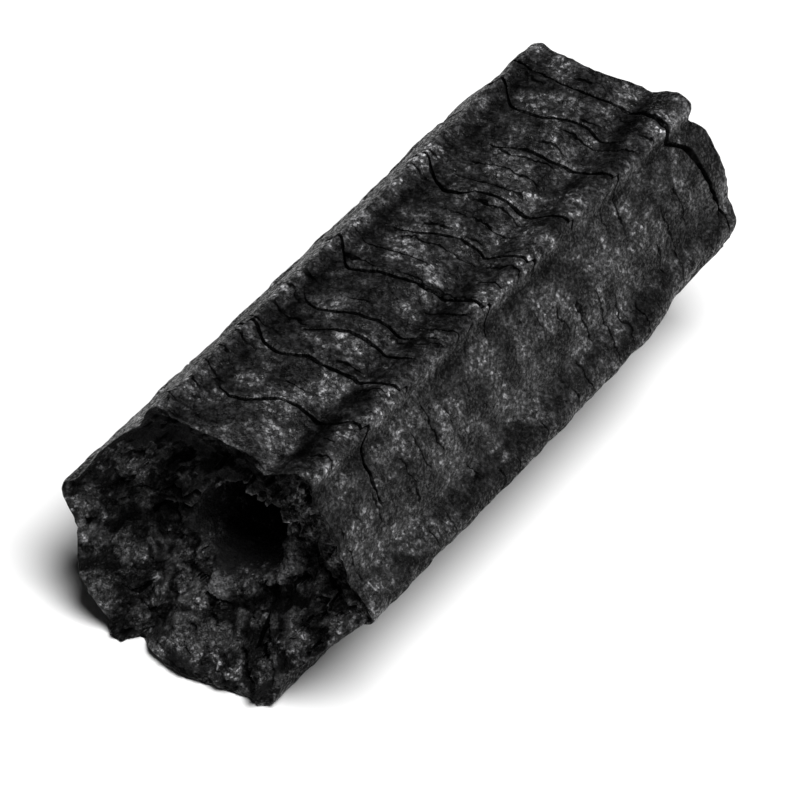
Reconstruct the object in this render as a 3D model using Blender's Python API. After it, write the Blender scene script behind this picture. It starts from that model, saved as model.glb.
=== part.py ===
"""A pressed charcoal stick, six-sided, with a round hole down its middle.

Metres, +Z up. The stick lies along Y and rests on two of its six ridges. Its front end, at -Y,
is broken into a deep dish round the hole, and its far end is broken on a slant. The origin is
the middle of its footprint.

A place round the stick is a number from 0 to 6: whole numbers are the crests of the ridges,
clockwise from the upper right one as seen from the front, and a fraction is the way from one
crest to the next, across the flank between them.
"""

import math
from collections import namedtuple

import bmesh
import bpy
from mathutils import Vector, noise

NAME = "charcoal_stick"
SIDES = 6

# Section across the stick
CREST_RADIUS = 0.0257
CREST_WANDER = 0.0003
CREST_WANDER_LENGTH = 0.030
CREST_ROUNDING = 0.0007
CREST_ROUNDED_WIDTH = 0.0026
AXIS_HEIGHT = 0.0213
BORE_RADIUS = 0.0076
BORE_WANDER = 0.0001

# Each flank falls from a crest to a shallow valley, swells, and sinks to a crease, from which
# it climbs to the shoulder of the next crest
VALLEY_AT = 0.11
CROWN_AT = 0.42
CREASE_AT = 0.74
SHOULDER_AT = 0.93
VALLEY_DEPTH = 0.0011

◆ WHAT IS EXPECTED
Print all the data exactly.

◆ COMPLETE ANSWER
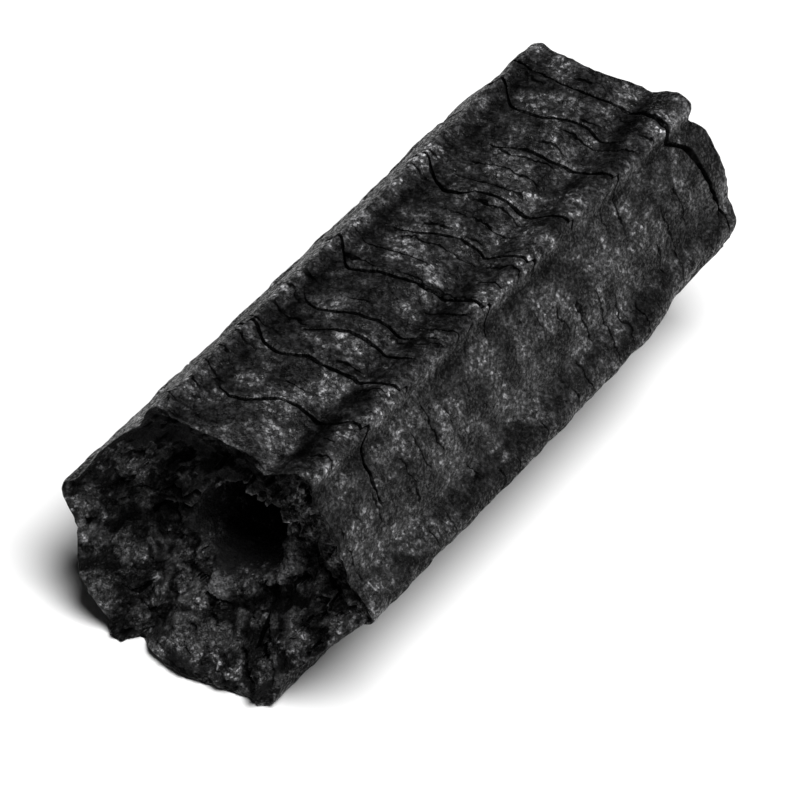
Reconstruct the object in this render as a 3D model using Blender's Python API. After it, write the Blender scene script behind this picture. It starts from that model, saved as model.glb.
=== part.py ===
"""A pressed charcoal stick, six-sided, with a round hole down its middle.

Metres, +Z up. The stick lies along Y and rests on two of its six ridges. Its front end, at -Y,
is broken into a deep dish round the hole, and its far end is broken on a slant. The origin is
the middle of its footprint.

A place round the stick is a number from 0 to 6: whole numbers are the crests of the ridges,
clockwise from the upper right one as seen from the front, and a fraction is the way from one
crest to the next, across the flank between them.
"""

import math
from collections import namedtuple

import bmesh
import bpy
from mathutils import Vector, noise

NAME = "charcoal_stick"
SIDES = 6

# Section across the stick
CREST_RADIUS = 0.0257
CREST_WANDER = 0.0003
CREST_WANDER_LENGTH = 0.030
CREST_ROUNDING = 0.0007
CREST_ROUNDED_WIDTH = 0.0026
AXIS_HEIGHT = 0.0213
BORE_RADIUS = 0.0076
BORE_WANDER = 0.0001

# Each flank falls from a crest to a shallow valley, swells, and sinks to a crease, from which
# it climbs to the shoulder of the next crest
VALLEY_AT = 0.11
CROWN_AT = 0.42
CREASE_AT = 0.74
SHOULDER_AT = 0.93
VALLEY_DEPTH = 0.0011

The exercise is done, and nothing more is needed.